One day, not far from the place where he had bitten off a finger to make the Erinyes turn white, Orestes was bitten on the heel by a snake and died of poison, just as it was by poison, his only companion apart from Pylades, that he had always lived. And years later people came to look for his bones, for much the same reasons that had prompted other people to look for the bones of his grandfather Pelops. They were supposed to help bring down a city. Nothing as grandiose as Troy this time, but an important town all the same: Tegea. The Spartans had been trying and failing to take it for generations. The oracle said that Orestes’ bones would be found “there where blow follows blow, wrong lies over wrong.” Blow on blow, wrong on wrong: buried in a blacksmith’s shop, Orestes’ bones were still trembling at the blows of iron beating on iron.

(photo credit 7.1)
A NECESSARY PREMISE OF THE GREEK mysteries was the following scene, which took place between the two divine brothers Zeus and Hades.

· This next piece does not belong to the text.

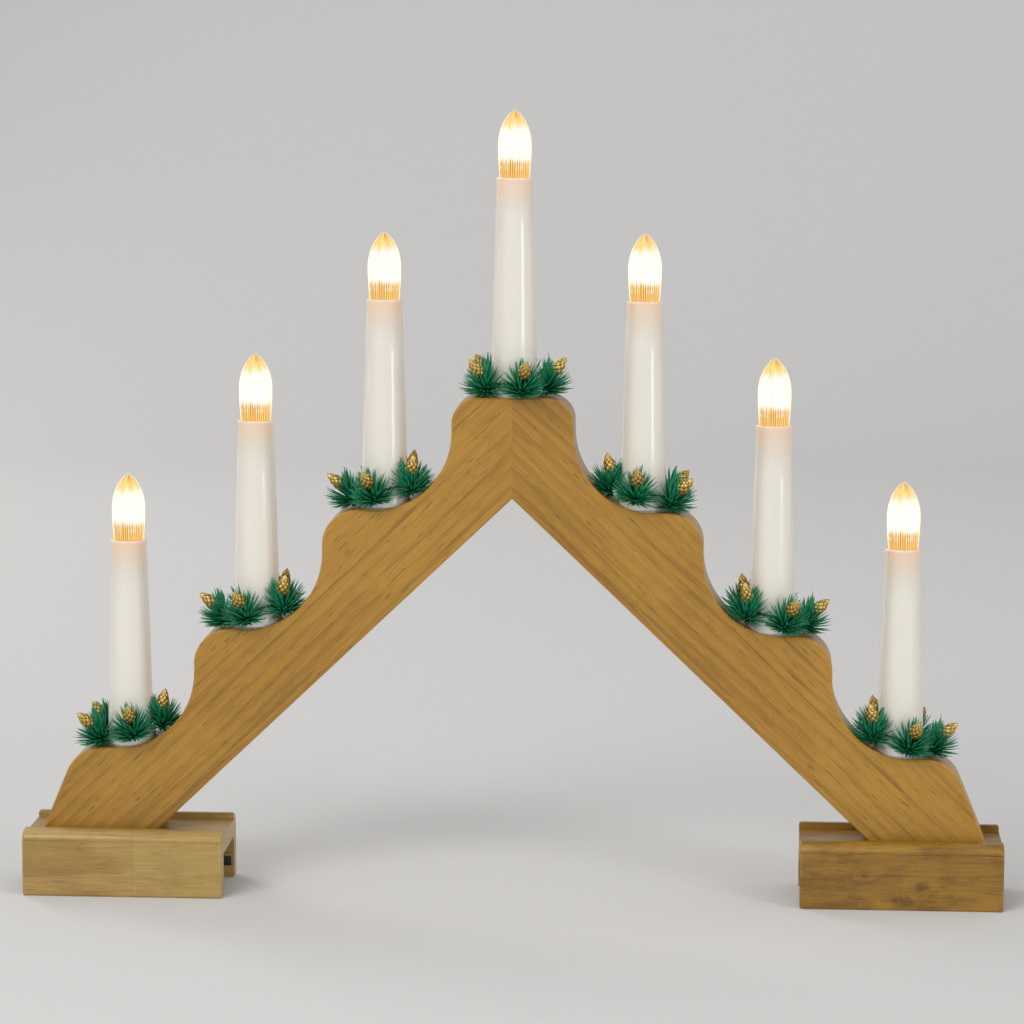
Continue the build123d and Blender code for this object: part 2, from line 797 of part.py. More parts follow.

One day Zeus saw his powerful brother coming to meet him on Olympus. There was only one reason for Hades’ coming here: to ask for something. And Zeus knew perfectly well what. So the time when Zeus would see men and women appear and disappear down on earth without asking themselves why, hard and bright, but still close to the realm of metamorphosis, ready to live a brief span as bodies and a far longer time as exhausted shades in Hades — that time was coming to an end. The division between life and death had been a clean cut, sharp as the bronze blade that cut the throats of the sacrificial animals. And nothing could have pleased Zeus more. Zeus liked everything that existed without justification. But now Hades was coming to ask for a hostage. He wanted a woman in the palace of death. And the only woman who would do was a daughter of Zeus, a niece whom Uncle Hades had had his eye on for some long time: Persephone, or Persephatta, obscure names, in whose letters we find echoes of murder ( phónos ) and pillage ( pérsis ), superimposed on a beauty whose only name is Girl: Kore.